Figure 10: Color photo of the right eye. Note the improvement in the yellowish appearancee.
This case was presented at the Yannuzzi Rounds hosted by the International Retinal Imaging Society in December of 2021 with discussion focused on the diagnosis of PIC vs UAIM. Throughout the discussion various points were made favoring both diagnoses, however, a majority of the expert panelists felt the ancillary testing and clinical course was more consistent with PIC. Unilateral findings in a young woman may be found with either diagnosis, but our patient was a myope with choroidal thickening in the affected eye, favoring the diagnosis of PIC. The patient’s OCT showed RPE thickening and a neurosensory retinal detachment which is commonly seen in UAIM, however the presence of RPE separation from Bruch’s membrane was felt to be more consistent with PIC. There was also hyper-reflective material under the RPE that likely represented inflammatory debris from PIC. One of the strongest arguments of the discussion involved the presence of a second lesion that was noted at the nasal macula, which is typical for PIC, but not for UAIM. Despite having negative Coxsackie lab results, UAIM was still high on our differential, as it may be caused by a number of different viruses. However, our patient did not demonstrate any upper respiratory or prodromal symptoms prior to her initial presentation.

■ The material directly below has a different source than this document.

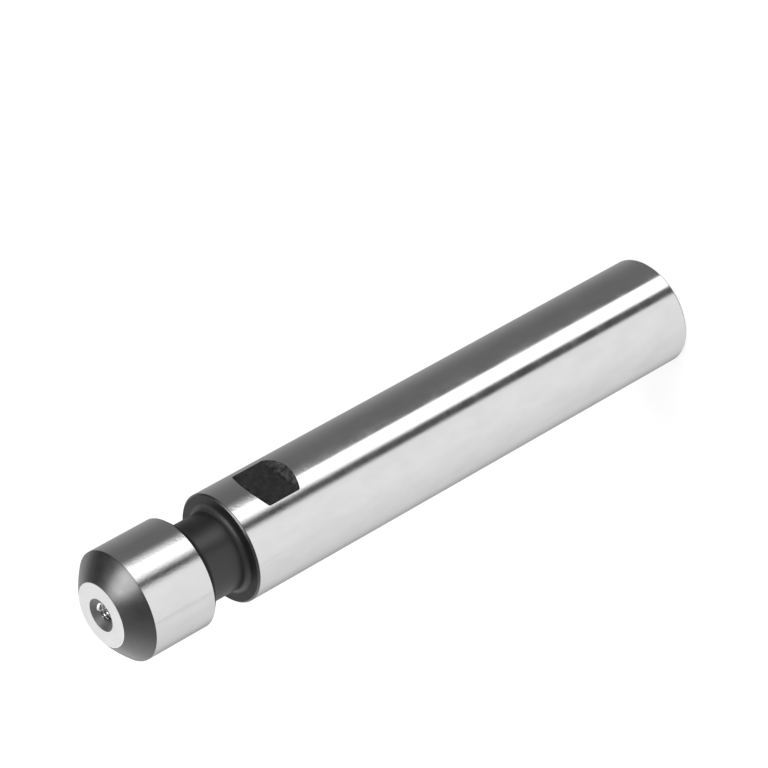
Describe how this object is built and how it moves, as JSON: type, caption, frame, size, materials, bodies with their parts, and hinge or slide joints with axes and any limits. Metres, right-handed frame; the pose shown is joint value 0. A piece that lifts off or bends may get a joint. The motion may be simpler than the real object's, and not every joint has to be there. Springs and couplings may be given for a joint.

The patient’s OCT-A images created discussion about presence of choroidal neovascularization (CNV), and if there was actual true flow from CNV membranes overlying the RPE versus pseudo-flow. There was a possible break in the RPE noted on one of the OCT images which could have allowed for neovascularization (Figure 11).
Figure 11: OCT of the right eye. Note the apparent small defect in the RPE.
CNV can occur in both UAIM and PIC but does not usually occur until the very late phases in UAIM, but may appear sooner in PIC if there is an inflammatory break in the RPE/Bruch’s membrane. Because there was no definite evidence of CNV when we first saw the patient, we treated her with oral steroids alone. We held anti-VEGF treatment at that time in order to see the patient’s response to monotherapy. Her symptoms and exam did not worsen over time, but Avastin was later administered due to lack of improvement with the steroids alone. She did demonstrate a slight subjective and objective improvement after receiving the Avastin, which further complemented our suspicion for CNV associated with PIC. Our plan is to continue monitoring this patient with OCT-A and treat with anti-VEGF therapy on an as needed basis.